Yeh Raaste Hain Pyar Ke, a 1963 suspense thriller, directed by R.K. Nayyar with Sunil Dutt, Leela Naidu, and Rehman, was the first Bollywood film which seemed to exploit the case, but flopped at the box office. The film began with a disclaimer that all people and incidents were fictitious, and altered the case's outcome. Leela Naidu's 2010 book with Jerry Pinto indicates that the movie screenplay was written before the Nanavati case. It was a coincidence of the real-life case events with a similar movie storyline that led to similarities while the movie was made.
Achanak, a 1973 crime drama, written and directed by Gulzar, starring Vinod Khanna, Lily Chakravarty, and Om Shivpuri, was inspired by the case and was a box-office hit. In the film, Vinod Khanna, who plays an upright army officer, receives a death sentence but its execution remains inconclusive.

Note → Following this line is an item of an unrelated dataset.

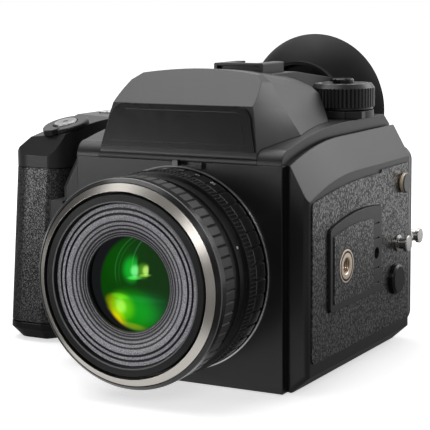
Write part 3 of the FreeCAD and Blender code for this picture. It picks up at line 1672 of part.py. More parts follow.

Besides a Hindi book titled Nanavati ka Mukadama (Nanavati's trial), Anglo-Indian novelist Indra Sinha's The Death of Mr Love is a fictional account based on the murder. The book, spanning four decades between the 1950s to 1990s, tells the story of Mrs.S, the second woman besides Sylvia, with whom Prem had a physical relationship. In the title, Love is the literal translation of Prem, Ahuja's first name.
A fictionalized account of the case also appears in Salman Rushdie's Midnight's Children, where the case of Commander Sabarmati (in the chapter titled "Commander Sabarmati's Baton") is a fictionalized account of the Nanavati case.